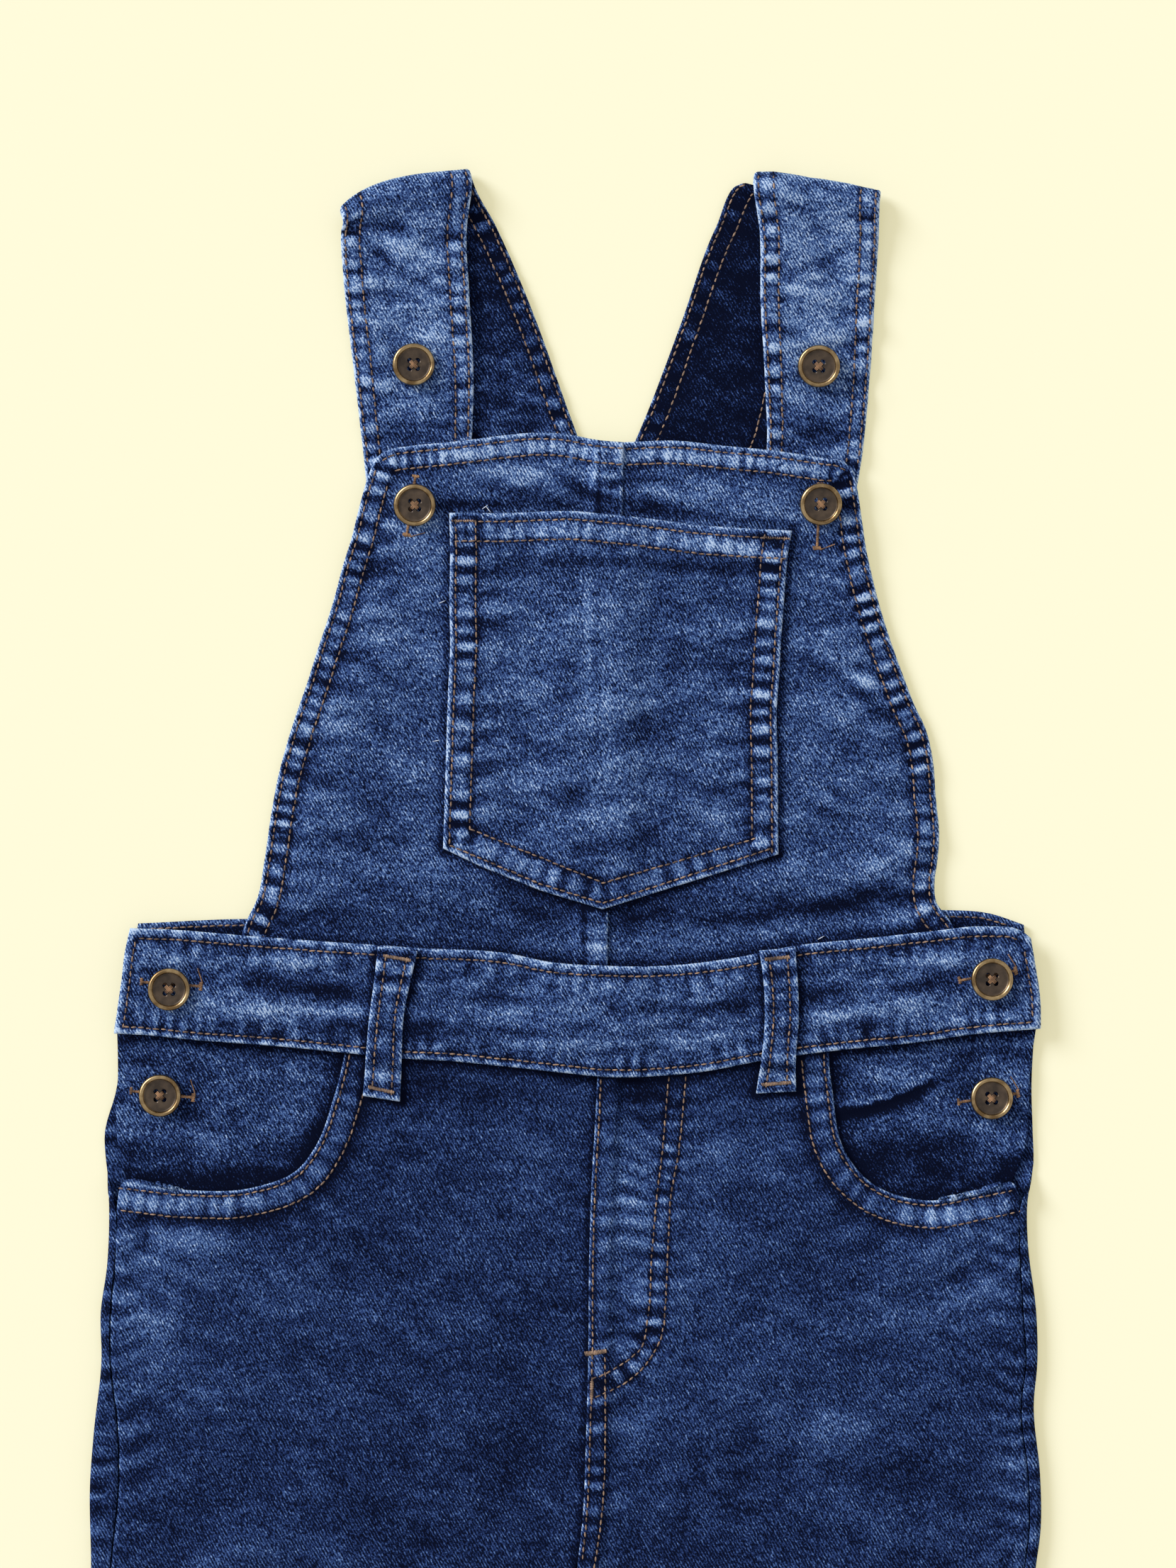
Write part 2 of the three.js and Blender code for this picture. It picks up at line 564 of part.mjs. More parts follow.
function frontLeg(name, side) {
  const sign = side === 'left' ? -1 : 1;
  // The left side runs on under the lap, except at the crotch
  const underlap = (y) => (side === 'left' ? UNDERLAP.width * ramp(...UNDERLAP.levels, y) : 0);
  const apart = (sign * GAP) / 2;
  const centre = [...CENTRE_SEAM.map(([x, y]) => [x + underlap(y) + apart, y]), [CROTCH.x + sign, CROTCH.y]];
  const edges = [...centre, ...INSEAMS[side]];
  const mouth = POCKET_MOUTHS[side];
  const seamAt = (row) => [row.edge[0] - sign * (Math.max(ROLL + 0.4, row.seam) + GAP * 1.5), row.edge[1]];
  const sideSeam = SIDES[side].filter((row) => row.roll === 1).map(seamAt);
  // Sections fan round the pocket mouth, then run level down the leg
  const mouthRows = mouth.map((to, i) => ({ from: [at(edges, MOUTH_FAN[i]), MOUTH_FAN[i]], to, mouth: 1 }));
  const { side: top, centre: start, level: end } = FAN_END;
  const legRows = sideSeam.map(([x, y]) => {
    const level = y > end ? THREE.MathUtils.mapLinear(y, top, end, start, end) : y;
    return { from: [at(edges, level), level], to: [x, y], mouth: 0 };
  });
  const panel = sections([...mouthRows, ...legRows]);
  const height = (x, y, s, t) => {
    const mouthShare = panel.column('mouth', panel.parameter(t)) * (1 - ramp(...MOUTH_TOP, y));
    const hem = HEM_RISE * ramp(...MOUTH_HEM, s) * mouthShare;
    const flap = 1 - ramp(LAP.width, LAP.width + LAP_FADE, x - at(edges, y));
    const lap = side === 'right' ? LAP.rise * flap * ramp(...LAP_LEVELS, y) : 0;
    return legHeight(x, y, Math.abs(x - at(edges, y))) + hem + lap;
  };
  // The right side has more stations on its lap, and both have a pair at the hem of the pocket opening
  const lapped = [0, 0.035, 0.07, ...stations(11, 0.16, 0).slice(2, -2)];
  const plain = side === 'right' ? lapped : even(12).slice(0, -2);
  const across = [...plain, 0.9, 0.915, 1];
  return flatWall(name, across, panel.byRow(2), panel, height, DENIM, denim);
}

// Pocket facings: the side of the front that shows inside the hip pockets and carries the side buttonholes
const FACING_ROWS = {
  left: [
    { from: [-158.4, 218], to: [-64, 213.8] },
    { from: [-158, 200], to: [-67, 198] },
    { from: [-158.6, 182], to: [-72, 178] },
    { from: [-157.4, 171], to: [-78, 164] },
    { from: [-154.6, 161], to: [-88, 154] },
    { from: [-153.6, 151], to: [-98, 146] },
  ],
  right: [
    { from: [80, 213.4], to: [166.4, 217.6] },
    { from: [81, 198], to: [164, 202] },
    { from: [84, 182], to: [163.6, 186] },
    { from: [92, 164], to: [162.4, 174] },
    { from: [100, 155], to: [158.6, 164] },
    { from: [110, 146], to: [156, 153] },
  ],
};

function facing(name, side) {
  return flatWall(name, even(5), even(6), sections(FACING_ROWS[side]), () => FACING_TOP, DENIM, denim);
}

// Belt loops: narrow straps over the waistband, sewn down above and below it
const LOOP_ROWS = {
  left: [
    { from: [-66, 245.5], to: [-52, 243.8] },
    { from: [-67, 236], to: [-53.8, 236] },
    { from: [-69.4, 219], to: [-56.8, 221] },
    { from: [-70.6, 202], to: [-57.6, 204] },
    { from: [-71.4, 192.8], to: [-58.3, 190.8] },
  ],
  right: [
    { from: [68.2, 244.2], to: [81, 245.2] },
    { from: [69.4, 234.5], to: [81.8, 235] },
    { from: [70.2, 220], to: [82.2, 220] },
    { from: [69, 206], to: [81.2, 206] },
    { from: [67.2, 193.6], to: [81.4, 194.4] },
  ],
};
const LOOP = 1.6; // folded in three and pressed
const LOOP_CLEAR = 0.3; // more than the usual gap, for the step down from the band to the leg
const LOOP_DROP = [5.5, 1.5]; // the loop comes down between these distances below the band
const AWAY = 500; // far from any inner edge

function beltLoop(name, side) {
  const bandWidth = BAND_ROWS.at(-1).from[0] - BAND_ROWS[0].from[0];
  const over = (x, y) => {
    const foot = onPanel(BAND_PANEL, 0, (x - BAND_ROWS[0].from[0]) / bandWidth).y;
    const clear = ramp(foot - LOOP_DROP[0], foot - LOOP_DROP[1], y);
    return THREE.MathUtils.lerp(legHeight(x, y, AWAY), bandHeight(x, y), clear) + GAP + LOOP + LOOP_CLEAR;
  };
  return flatWall(name, even(3), even(14), sections(LOOP_ROWS[side]), over, LOOP, denim);
}

// Metal buttons: a raised rim round a sunk face with four sewing holes
const BUTTON = { radius: 7.5, rim: 1.3, height: 2.6, dish: 1.7, hole: 0.85, holeSpread: 1.45 };
const BUTTON_CLEAR = GAP + 0.25; // over the highest thread of its buttonhole
const STRAP_FACE = 4.2; // height of the straps' upper face at their buttons
const BUTTONS = [
  { name: 'button_strap_left', x: -53.5, y: 450.6, lean: 3 },
  { name: 'button_strap_right', x: 89.4, y: 450.1, lean: -3 },
  { name: 'button_bib_left', x: -52.9, y: 401, lean: 0 },
  { name: 'button_bib_right', x: 89.9, y: 401.4, lean: 0 },
  { name: 'button_waist_left', x: -139.4, y: 230.5, lean: 0 },
  { name: 'button_waist_right', x: 150.1, y: 234, lean: 0 },
  { name: 'button_hip_left', x: -143, y: 192.8, lean: 0 },
  { name: 'button_hip_right', x: 150.4, y: 191.9, lean: 0 },
];

const toManifold = (geometry) => {
  const closed = mergeVertices(geometry.deleteAttribute('normal').deleteAttribute('uv'), 1e-4);
  return new wasm.Manifold(new wasm.Mesh({
    numProp: 3,
    vertProperties: new Float32Array(closed.attributes.position.array),
    triVerts: new Uint32Array(closed.index.array),
  }));
};

function buttonGeometry() {
  const { radius, rim, height, dish, hole, holeSpread } = BUTTON;
  const profile = [
    [0, 0], [radius * 0.72, 0], [radius, height * 0.5], [radius - rim * 0.35, height],
    [radius - rim, height * 0.92], [radius - rim - 0.5, dish], [0, dish],
  ].map(([x, y]) => new THREE.Vector2(x, y));
  let solid = toManifold(new THREE.LatheGeometry(profile, 22).rotateX(Math.PI / 2));
  for (const [i, j] of [[-1, -1], [1, -1], [-1, 1], [1, 1]]) {
    const drill = new THREE.CylinderGeometry(hole, hole, height * 3, 6).rotateX(Math.PI / 2);
    solid = solid.subtract(toManifold(drill.translate(i * holeSpread, j * holeSpread, 0)));
  }
  const { vertProperties, triVerts } = solid.getMesh();
  const geometry = new THREE.BufferGeometry();
  geometry.setAttribute('position', new THREE.BufferAttribute(vertProperties, 3));
  return geometry.setIndex(new THREE.BufferAttribute(triVerts, 1));
}

// Height of the cloth under each button
const under = {
  strap: () => STRAP_FACE,
  bib: bibHeight,
  waist: bandHeight,
  hip: () => FACING_TOP,
};

function buttons() {
  return BUTTONS.map(({ name, x, y, lean }) => {
    const mesh = piece(name, buttonGeometry(), antiqueBrass);
    const [, place] = name.split('_');
    mesh.position.set(x, y, under[place](x, y) + BUTTON_CLEAR);
    mesh.rotation.y = THREE.MathUtils.degToRad(-lean);
    return mesh;
  });
}

const dungarees = new THREE.Group();
dungarees.add(
  backLeg('leg_back_left', 'left'), backLeg('leg_back_right', 'right'), backWaistband(), backBib(),
  strap('strap_left', STRAPS.left), strap('strap_right', STRAPS.right),
  facing('facing_left', 'left'), facing('facing_right', 'right'),
  frontLeg('leg_front_left', 'left'), frontLeg('leg_front_right', 'right'),
  bibHalf('bib_left', 'left'), bibHalf('bib_right', 'right'), bibPocket(),
  frontWaistband(), beltLoop('belt_loop_left', 'left'), beltLoop('belt_loop_right', 'right'),
  ...buttons(),
);

export default dungarees;
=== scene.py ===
"""Looks for the kids' dungarees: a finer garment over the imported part, with its floor, light and camera.

Sizes are in millimetres, as the garment was measured. Meshes are made in metres.
"""

import logging
import math
from dataclasses import dataclass, field
from enum import Enum, StrEnum
from typing import Any, Callable, Sequence

import bmesh
import bpy
import numpy as np
from mathutils import Euler, Matrix, Vector


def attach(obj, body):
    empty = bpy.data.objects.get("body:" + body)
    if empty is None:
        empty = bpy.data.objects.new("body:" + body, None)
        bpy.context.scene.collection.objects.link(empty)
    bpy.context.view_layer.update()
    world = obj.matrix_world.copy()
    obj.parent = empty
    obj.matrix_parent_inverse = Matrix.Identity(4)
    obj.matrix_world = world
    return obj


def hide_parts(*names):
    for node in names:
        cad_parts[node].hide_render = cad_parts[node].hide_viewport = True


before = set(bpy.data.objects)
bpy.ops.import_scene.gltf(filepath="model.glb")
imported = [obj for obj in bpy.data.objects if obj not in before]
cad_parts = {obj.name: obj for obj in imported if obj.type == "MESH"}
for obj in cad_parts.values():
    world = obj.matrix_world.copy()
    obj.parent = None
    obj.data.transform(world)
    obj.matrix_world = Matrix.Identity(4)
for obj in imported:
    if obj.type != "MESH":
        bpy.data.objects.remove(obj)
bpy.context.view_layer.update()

logging.basicConfig(level=logging.INFO, format="%(name)s: %(message)s")
LOG = logging.getLogger("dungarees")

MM = 0.001
SEED = 7
FAR = 1e6  # a distance beyond any on the garment
THREAD_SLOT = "thread"
Array = np.ndarray
Relief = tuple[Array, Array]


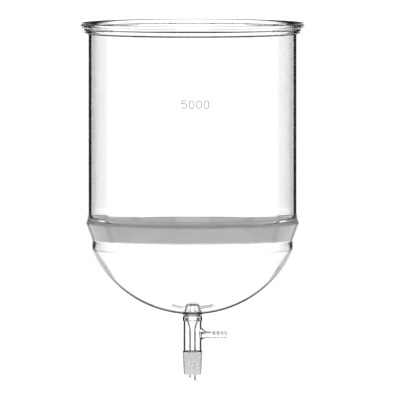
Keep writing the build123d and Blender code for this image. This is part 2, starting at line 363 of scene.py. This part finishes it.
def sintered_glass(name, dark, light):
    """Glass grains baked together: white, granular, with pores between the grains."""
    material, nodes, links, output = new_material(name)
    shader = nodes.new("ShaderNodeBsdfPrincipled")
    shader.inputs["IOR"].default_value = 1.473
    coordinates = nodes.new("ShaderNodeTexCoord")
    grains = nodes.new("ShaderNodeTexVoronoi")
    grains.inputs["Scale"].default_value = 1400
    links.new(coordinates.outputs["Object"], grains.inputs["Vector"])
    clouds = noise(nodes, links, 45, 5)
    tone = ramp(nodes, links, clouds, (0.3, dark), (0.7, light))
    pores = ramp(nodes, links, grains.outputs["Distance"], (0.25, 1.0), (0.85, 0.78))
    links.new(multiply(nodes, links, tone, pores), shader.inputs["Base Color"])
    rough = ramp(nodes, links, grains.outputs["Distance"], (0.1, 0.7), (0.8, 0.95))
    links.new(rough, shader.inputs["Roughness"])
    hills = ramp(nodes, links, grains.outputs["Distance"], (0, 1), (0.9, 0))
    links.new(bump(nodes, links, hills, 0.6, 0.3 * MM), shader.inputs["Normal"])
    links.new(shader.outputs["BSDF"], output.inputs["Surface"])
    return material


def enamel():
    """Fired ceramic ink: pale grey, thinner in places, with a fine grain."""
    material, nodes, links, output = new_material("enamel")
    shader = nodes.new("ShaderNodeBsdfPrincipled")
    clouds = noise(nodes, links, 900, 4)
    tone = ramp(nodes, links, clouds, (0.35, (0.44, 0.44, 0.46)), (0.65, (0.56, 0.56, 0.58)))
    links.new(tone, shader.inputs["Base Color"])
    rough = ramp(nodes, links, clouds, (0.3, 0.35), (0.7, 0.5))
    links.new(rough, shader.inputs["Roughness"])
    grain = noise(nodes, links, 6000, 2)
    links.new(bump(nodes, links, grain, 0.3, 0.03 * MM), shader.inputs["Normal"])
    links.new(shader.outputs["BSDF"], output.inputs["Surface"])
    return material


# One clear glass in copies that differ in painted shade: each skin gets its own near-black outline, dark on a
# bore and faint on an outside
OUTSIDE = clear_glass("clear_glass", [(0.93, 0), (1.0, 0.35)])
WALL_BORE = clear_glass(
    "clear_glass_bore",
    [(0.88, 0), (0.95, 0.95)],
    [(0.256, 0), (0.262, 0.95), (0.271, 0.95), (0.277, 0)],
)
# painted shade on the bowl's outline, stronger towards the bottom
BOWL_BORE = clear_glass(
    "clear_glass_bowl",
    [(0.94, 0), (1.0, 0.5)],
    [(0.250, 0), (0.258, 0.3), (0.268, 0.3), (0.275, 0)],
    fade=(98 * MM, 60 * MM),
)
TUBE_BORE = clear_glass(
    "clear_glass_tube",
    [(0.45, 0), (0.72, 0.95)],
    [(0.22, 0), (0.25, 0.9), (0.31, 0.9), (0.34, 0)],
)
DRIP_BORE = clear_glass(
    "clear_glass_drip",
    [(0.35, 0), (0.60, 0.95)],
    [(0.18, 0), (0.24, 0.9), (0.42, 0.9), (0.50, 0)],
)
# painted shade on the bowl's outer outline, stronger towards the bottom
BOWL_SKIN = clear_glass("clear_glass_bowl_skin", [(0.76, 0), (0.86, 0.95)], fade=(92 * MM, 50 * MM))
EDGED = clear_glass("clear_glass_edged", [(0.22, 0), (0.42, 0.95)], [(0.6, 0), (0.8, 0.8)])
RING_SKIN = clear_glass("clear_glass_ring", [(0.30, 0), (0.55, 0.95)], [(0.6, 0), (0.8, 0.8)])
RIM_FACE = clear_glass("clear_glass_rim_face", [(0.36, 0), (0.66, 0.95)], [(0.6, 0), (0.8, 0.8)])
FINE_EDGED = clear_glass("clear_glass_fine", [(0.42, 0), (0.72, 0.9)], [(0.7, 0), (0.9, 0.7)])
THICK = clear_glass("clear_glass_thick", [(0.68, 0), (0.80, 0.9)], [(0.30, 0), (0.45, 0.9)])
BOSS_TOP = clear_glass("clear_glass_boss", [(0.93, 0), (1.0, 0.5)], [(0.25, 0), (0.32, 0.85)])
# painted shade, strong: this copy goes near-black unless seen fairly square on; it is used on the rim's
# underside and the joint's shoulder
SHOULDER = clear_glass("clear_glass_shoulder", [(0.10, 0), (0.40, 0.9)], [(0.1, 0), (0.4, 0.9)])
FUSED = fused_seam()
GROUND = ground_glass()
SINTERED = sintered_glass("sintered_glass", 0.77, 0.85)
# painted highlight: a whiter copy of the sintered glass, put on the disc's shoulder ring to draw the bright
# line along the disc's edge
PAINTED_RIM_HIGHLIGHT = sintered_glass("sintered_glass_painted_highlight", 0.93, 0.98)
ENAMEL = enamel()
WALLS = [OUTSIDE, FUSED, WALL_BORE]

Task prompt
The required output is an exact reproduction of the lines starting at the one that contains "const dungarees = new THREE.Group();" and ending at the one that contains "cad_parts[node].hide_render = cad_parts[node].hide_viewport". Both boundary lines belong to it.

Written response
const dungarees = new THREE.Group();
dungarees.add(
  backLeg('leg_back_left', 'left'), backLeg('leg_back_right', 'right'), backWaistband(), backBib(),
  strap('strap_left', STRAPS.left), strap('strap_right', STRAPS.right),
  facing('facing_left', 'left'), facing('facing_right', 'right'),
  frontLeg('leg_front_left', 'left'), frontLeg('leg_front_right', 'right'),
  bibHalf('bib_left', 'left'), bibHalf('bib_right', 'right'), bibPocket(),
  frontWaistband(), beltLoop('belt_loop_left', 'left'), beltLoop('belt_loop_right', 'right'),
  ...buttons(),
);

export default dungarees;
=== scene.py ===
"""Looks for the kids' dungarees: a finer garment over the imported part, with its floor, light and camera.

Sizes are in millimetres, as the garment was measured. Meshes are made in metres.
"""

import logging
import math
from dataclasses import dataclass, field
from enum import Enum, StrEnum
from typing import Any, Callable, Sequence

import bmesh
import bpy
import numpy as np
from mathutils import Euler, Matrix, Vector


def attach(obj, body):
    empty = bpy.data.objects.get("body:" + body)
    if empty is None:
        empty = bpy.data.objects.new("body:" + body, None)
        bpy.context.scene.collection.objects.link(empty)
    bpy.context.view_layer.update()
    world = obj.matrix_world.copy()
    obj.parent = empty
    obj.matrix_parent_inverse = Matrix.Identity(4)
    obj.matrix_world = world
    return obj


def hide_parts(*names):
    for node in names:
        cad_parts[node].hide_render = cad_parts[node].hide_viewport = True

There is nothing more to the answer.